Anna Benami's profile

Cristelle & Co. Rebranding

Cristelle & Co.

Rebranding
The Challenge

The problem with Cristelle & Co. was lack of brand vision and therefore mixed messages communicating the brand image, several years of poor financial performance and declining collection size. The target segment was too wide, something for everyone, that caused it to be for no-one. I felt we needed to re-create the brand by carving out the real customer and define her lifestyle, and re-define the brand vision.
We wanted to focus in creating beautiful contemporary women’s brand, with effortless & commercially appealing style, coherent and integrable collection.
My Role

Branding, Customer Research, Concept Design, Fashion Design, Iterative Product Development

Credits to my team: Matja Komu, Miia Rautemaa, Saija Lappalainen 
Tools Used

Photoshop, Illustrator, Pen&Paper, Excel, Powerpoint
Background

Cristelle & Co. is a private brand of Stockmann department stores, Scandinavia's biggest department store based in Helsinki Finland. I was brought in as a fashion designer to re-create the troubled contemporary fashion brand, to achieve the right brand image and enable accelerated sales.
Business Goals

We were given ambitious business goals for the re-launch from the company leadership. We brainstormed on initial ideas and after several rounds of presentation - improvement loops, broke them down into Brand Strategies and seasonal Buying Area Strategic Plans, that were the driving idea behind the development process. I created the visual parts for these strategies, and was responsible of the creative direction of the brand.
The Discovery - Personas

I needed to understand who our customers were, so I conducted investigative research on the target group. I used personas-type segmentation to illustrate who I’m designing for, to keep the customer front and center on my design process and keep my designs on track. Clearly defining the target personas helped the whole international team and stakeholders understand the needs and motivations of our customers and improve our strategic targeting.
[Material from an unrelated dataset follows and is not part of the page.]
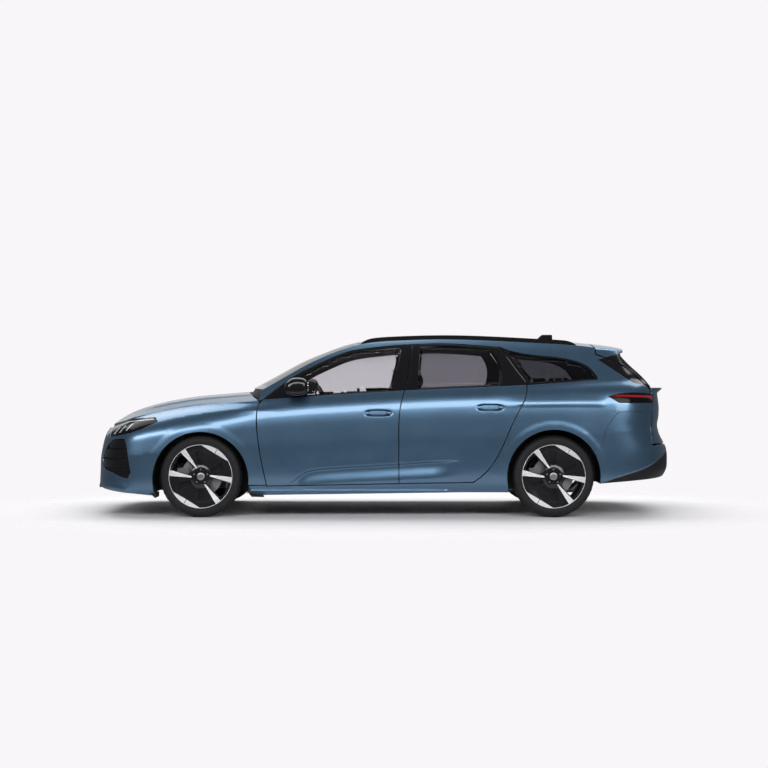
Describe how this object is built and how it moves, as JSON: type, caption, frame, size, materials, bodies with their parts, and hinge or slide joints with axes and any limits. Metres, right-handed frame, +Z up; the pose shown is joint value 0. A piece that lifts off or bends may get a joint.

As an afterthought after learning more about UX design, we and the whole fashion industry would benefit greatly on more thorough customer research, deeper analysis on personas, task and journey maps.
Iterative Prototyping Process

The process in fashion design is same as UX design in many ways. It starts with ideation and moodboarding, defining business goals, and analyzing learnings and feedback from previous products. After initial design meetings with team, it continues with sketching and iterative prototyping, testing the products at each step and improving the design until the MVP is reached, and it's ready to go to production. At each step designs are validated with stakeholders, to keep them included and on track. 
Iterative process continues with testing and gathering feedback from the launched products, until new development cycle starts again. As a designer, I had continually 3 different development cycles actively on my table - the one I was ideating, one on development and one launched. 
Testing

Prototypes were tested multiple times throughout the development cycle. Usually testing was within team members because of company confidentiality policies. 
The main points to test were:

1. Usability, is the fitting what was intended.
2. Functionality, are all elements functional for the purpose.
3. 3D silhouette, does it have the right movement and shape as intended.
4. The whole, can the items be matched together to make looks.
5. Inspiration, is it on-trend and does the product bring delight.

First prototype is always tested with the most important usability errors, that are imperative to get fixed. Following prototypes are then confirming the issues from the previous round were improved and tested for less severe issues. Iterating each step of the way, making changes to the prototypes according the testing, we finally came up with ready design for development. 
Visual Design

I created visual design concept around Cristelle & Co. reflecting the brands new minimalist aesthetics. I created Style Guides and overall Visual Brand Identity for Cristelle & Co. to keep things consistent and achieve the desired aesthetic of the brand across the board. 
I also standardized the labeling instructions by providing Label Guidelines that helped bring clarity and consistency with working with label instructions for vendors and team.
Development Handoff

I exported the assets and packaged the deliverables for the development, keeping the files organized as I work, so anyone teaming up with me can easily find files and continue where I left off.
The Final Product

I kept the timelines and finished the branding on time for the launch date of fall 2014. The process of recreating the brand and developing the collection took a year, which is usually the time to develop a collection alone without the brand development.
Results

We received positive feedback across the board and managed to make a turnaround with fall 2014 collection, resulting in re-launch with 42% sales growth in first 2 months. We also exceeded the long-term financial goals by resulting in 10% growth on top of growth despite the challenging and declining markets.

New brand identity was praised for the clear vision and appealing, commercial & coherent collection. Style guides resulted in more coherent brand marketing, which helped the customer understand the brand better, and feel connected to it.

I managed to create solid portfolio of hot items that sold out in just few days, and introduced new strategic wardrobe classics that proved to generate steady growth from season to season.